Think about it. Cruz is positioned as Mr. Solid Gold Conservative in the race. Kasich is running as a self-proclaimed relative moderate. If Rubio offered Kasich the VP slot, he’d be playing right into Cruz’s script. “He betrayed us with the Gang of Eight – and now he’s offered the Vice Presidency to a man who supports Obamacare. What other conservative causes will he betray if we give him the keys to the White House?” Is that really the message he wants out there going into Super Tuesday?

That’s apart from the fact that an overture to Kasich makes Rubio look weak, like somebody who can’t win on his own . . . and there isn’t much of an answer to that charge because it’s true! Rubio can’t win on his own! That’s the premise of Douthat’s column!

And it’s also unnecessary given the geography of the upcoming contests. Kasich has basically abandoned the fight for the majority of Super Tuesday states. He’s not going to be a major factor in Georgia, Oklahoma, or Arkansas – all states where Rubio has polled very competitively in the past month. He may try to make himself a factor in Virginia or Minnesota, two other states where Rubio has polled if anything even more competitively – but so what? Kasich was polling at 2% in Minnesota a month ago, when Rubio was polling in the lead. If Rubio’s stock drops, and Kasich rises to, I don’t know – 10%? – how exactly is that a knock on Kasich, as opposed to an indication that Rubio just can’t close the sale?

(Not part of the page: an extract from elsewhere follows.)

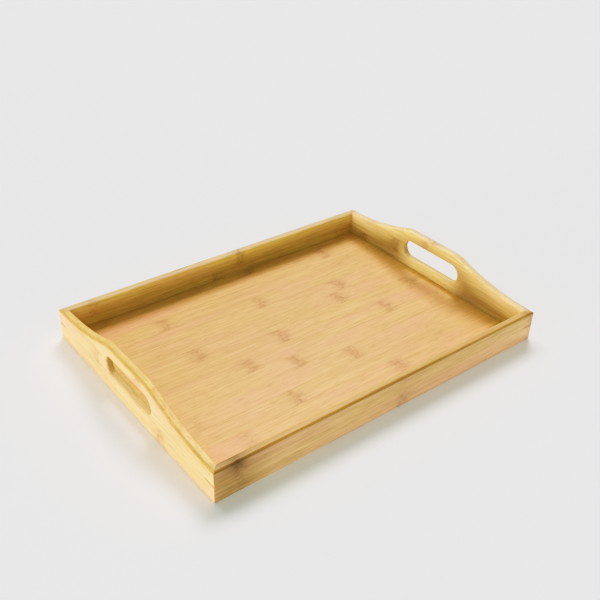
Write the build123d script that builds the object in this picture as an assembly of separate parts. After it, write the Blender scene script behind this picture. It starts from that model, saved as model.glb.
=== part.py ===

Rubio has a path to the nomination. It involves winning at least a handful of states that are effectively three-person races between himself, Trump and Cruz, in Super Tuesday states where the terrain is far from unfavorable for him. If there’s a real split on Super Tuesday, with Cruz winning, say, Texas, Oklahoma and Alaska, Rubio winning Virginia, Minnesota and Georgia, and Trump winning Massachusetts, Vermont, Arkansas, Tennessee and Alabama – then even though Trump will be the clear delegate leader, there will be three viable candidates. Kasich will collapse, and Rubio can go into the big winner-take-all contests on March 15th having made a credible case for his candidacy – and a far more-credible one than Cruz will have. It’s really not clear to me why Rubio needs to drive Kasich out of the race to make that scenario happen. On the contrary – what he needs to do is out-hustle Cruz, and make a strong case for his own candidacy in forums that are naturally more favorable to a quite conservative candidate like Rubio than states like Ohio and Illinois that Kasich is counting on – but that won’t vote until March 15th.

Here’s the thing: there is no anti-Trump vote to be consolidated. There’s an anti-establishment vote that Trump has consolidated. That vote is not a majority – but the remainder is not so unified in its loathing of Trump that Rubio would magically win a majority if other candidates would just step aside and let him win. Even if Rubio’s plan is the be the Republican Dukakis – the perfectly acceptable candidate who first beats the other acceptable candidates and then beats the unacceptable candidates – he can only get there by actually beating them.

So seriously: stop trying to make fetch happen. It’s not going to happen. Unless he makes it happen himself.